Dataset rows

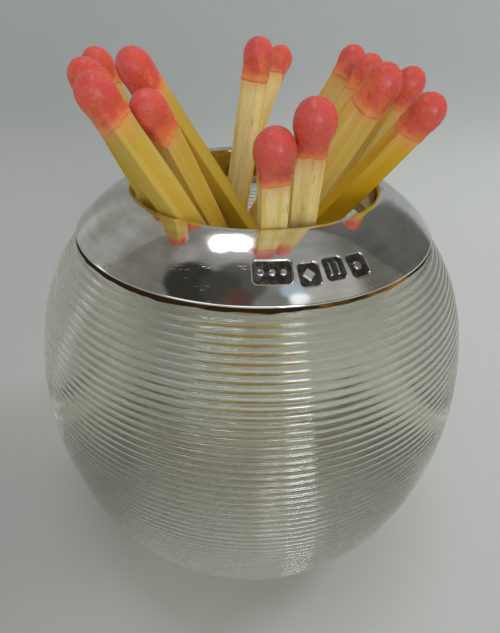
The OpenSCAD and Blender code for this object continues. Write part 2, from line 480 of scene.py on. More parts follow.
@dataclass(frozen=True)
class WoodFinish:
    """Bare split match wood."""

    grain: NodeTree
    pale: Colour = (0.93, 0.80, 0.42, 1.0)
    warm: Colour = (0.76, 0.56, 0.17, 1.0)
    gold: Colour = (0.74, 0.43, 0.005, 1.0)
    pore: Colour = (0.42, 0.27, 0.10, 1.0)
    stain: Colour = (0.80, 0.34, 0.14, 1.0)
    olive: Colour = (0.36, 0.25, 0.020, 1.0)
    fibre_depth: float = 0.05 * MM

    def build(self) -> Material:
        """Makes the material from the grain group and each stick's own values.

        Returns:
            The material.
        """
        tree = Surface("match_wood")
        grain = tree.group(self.grain, tree.where(), Seed=tree.add("ObjectInfo").outputs["Random"])
        colour = tree.mix(tree.ramp(grain["Band"], 0.30, 0.72), self.pale, self.warm)
        colour = tree.mix(tree.ramp(grain["Fibre"], 0.40, 0.75, 0.0, 0.55), colour, self.warm)
        gold = tree.times(tree.value("gold"), tree.ramp(grain["Band"], 0.25, 0.75, 0.65, 1.0))
        colour = tree.mix(gold, colour, self.gold)
        # The olive mix holds each stick's own dark tone and painted shade that grows towards its foot
        # in the well.
        colour = tree.mix(tree.value("olive_tone_and_painted_shade"), colour, self.olive)
        colour = tree.mix(tree.value("stain"), colour, self.stain)
        colour = tree.mix(tree.times(grain["Pore"], 0.7), colour, self.pore)
        height = tree.minus(grain["Fibre"], grain["Pore"])
        return tree.close(tree.add("BsdfPrincipled", {
            "Base Color": colour, "Roughness": tree.ramp(grain["Fibre"], 0.3, 0.7, 0.50, 0.72),
            "Normal": tree.bump(0.55, self.fibre_depth, height), "Specular IOR Level": 0.15}))


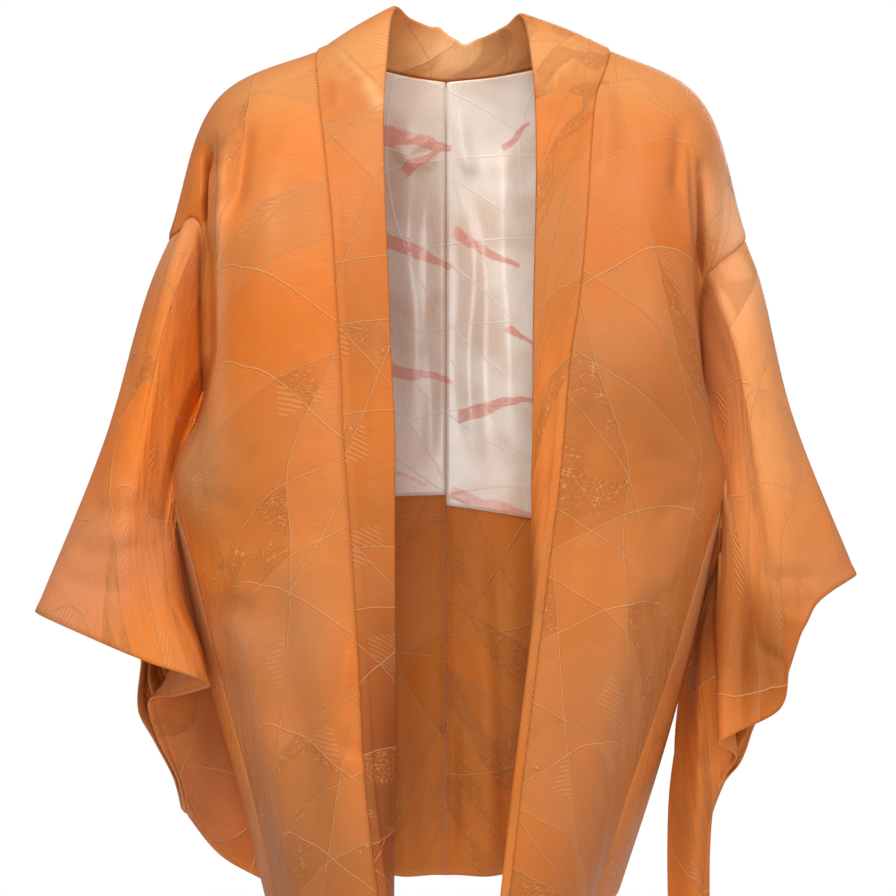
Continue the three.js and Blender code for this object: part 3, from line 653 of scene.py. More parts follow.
# The woven figure is paler than its ground, each pattern by its own share
figure = math_node(tree, "MULTIPLY", lines, 0.29)
for pattern, share in ((crackled, 0.26), (ribbed, 0.09), (hatched, 0.06)):
    figure = math_node(tree, "MAXIMUM", figure, math_node(tree, "MULTIPLY", pattern, share))
ground = mix_colour(tree, figure, ground, linear("#F2BC88"))
ground = mix_colour(tree, ramp(tree, threads, 0.35, 0.7, 0.0, 0.10), ground,
                    linear("#8E4A1C"))
tree.links.new(ground, shader.inputs["Base Color"])
tree.links.new(bump.outputs[0], shader.inputs["Normal"])
gloss = math_node(tree, "MULTIPLY_ADD", threads, 0.16, 0.36)
tree.links.new(math_node(tree, "MULTIPLY_ADD", lines, 0.12, gloss), shader.inputs["Roughness"])
shader.inputs["IOR"].default_value = 1.5
shader.inputs["Specular IOR Level"].default_value = 0.38
shader.inputs["Specular Tint"].default_value = linear("#FFC48C")


# The front hangs over the armhole seam in a fold, and drops back behind its edge to the seam:
# height, distance of the fold's edge from the middle, and depth of the drop
FOLD_EDGE_RIGHT = [(-60, 194, 0), (-95, 192, 24), (-244, 192, 27), (-276, 200, 24),
                   (-302, 208, 12), (-326, 219, 0)]
FOLD_EDGE_LEFT = [(-70, 183, 0), (-120, 183, 12), (-200, 188, 18), (-264, 195, 18),
                  (-300, 206, 8), (-330, 217, 0)]
FRONT_OF_SEAM = -14
FOLD_TURN = 3.5
DROP_RISES_AGAIN = (8, 19)


def drop_behind_fold(grid, edge):
    """Move the front's points beside the armhole back to the seam, behind the fold's edge."""
    heights, places, depths = (np.array(column, float) for column in zip(*edge[::-1]))
    out = abs(grid[..., 0]) - np.interp(grid[..., 2], heights, places)
    depth = np.interp(grid[..., 2], heights, depths)
    in_front = grid[..., 1] < FRONT_OF_SEAM
    grid[..., 1] += in_front * depth * smoothstep(out, 0, FOLD_TURN) * (
        1 - smoothstep(out, *DROP_RISES_AGAIN))


def back_push(grid, sections, across, sign):
    """Creases of the hanging back, on one side of the centre seam."""
    own = [crease for crease in CREASES_BACK
           if (crease[2][0][0] < CENTRE_SEAM_X) == (sign < 0)]
    behind = smoothstep(sections - SHOULDER, 0.5, 2.5)[:, None]
    return crease_push(grid, own, behind * smoothstep(across, 0, SEAM_FLAT))


def body_grid(table, seam_shift, front_creases):
    """Body points with their creases, and their outward normals."""
    across = np.linspace(0, 1, BODY_COLUMNS)
    sign = -1 if seam_shift < 0 else 1
    grid = body_panel(table, seam_shift, BODY_SECTIONS, across)
    normals = grid_normals(grid, sign)
    front = smoothstep(SHOULDER + 0.5 - BODY_SECTIONS, 0, 1.5)[:, None]
    push = crease_push(grid, front_creases, front * smoothstep(across, 0, SEAM_FLAT))
    push += back_push(grid, BODY_SECTIONS, across, sign)
    # The centre-back seam draws the cloth in, and so do the seams at the sides
    from_seam = arc_lengths(grid, 1)
    from_side = from_seam[:, -1:] - from_seam
    behind = smoothstep(BODY_SECTIONS, NAPE, NAPE + 1)[:, None]
    push -= CENTRE_SEAM_DEPTH * np.exp(-(from_seam / CENTRE_SEAM_WIDTH) ** 2) * behind
    push -= SIDE_SEAM_DEPTH * np.exp(-(from_side / SIDE_SEAM_WIDTH) ** 2)
    grid = grid + normals * push[..., None]
    drop_behind_fold(grid, FOLD_EDGE_RIGHT if sign < 0 else FOLD_EDGE_LEFT)
    return grid, grid_normals(grid, sign)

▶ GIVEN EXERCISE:
Return the lines above precisely as they appear, beginning at the first line and ending at the line with "stick's own values.", and nothing after it.

▶ SOLUTION FOR THIS TASK:
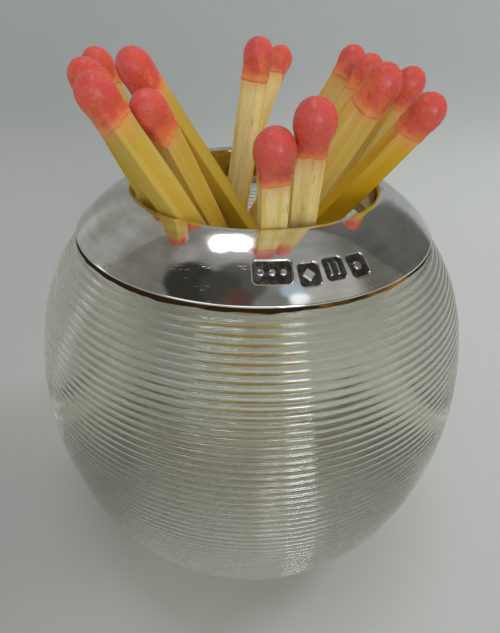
The OpenSCAD and Blender code for this object continues. Write part 2, from line 480 of scene.py on. More parts follow.
@dataclass(frozen=True)
class WoodFinish:
    """Bare split match wood."""

    grain: NodeTree
    pale: Colour = (0.93, 0.80, 0.42, 1.0)
    warm: Colour = (0.76, 0.56, 0.17, 1.0)
    gold: Colour = (0.74, 0.43, 0.005, 1.0)
    pore: Colour = (0.42, 0.27, 0.10, 1.0)
    stain: Colour = (0.80, 0.34, 0.14, 1.0)
    olive: Colour = (0.36, 0.25, 0.020, 1.0)
    fibre_depth: float = 0.05 * MM

    def build(self) -> Material:
        """Makes the material from the grain group and each stick's own values.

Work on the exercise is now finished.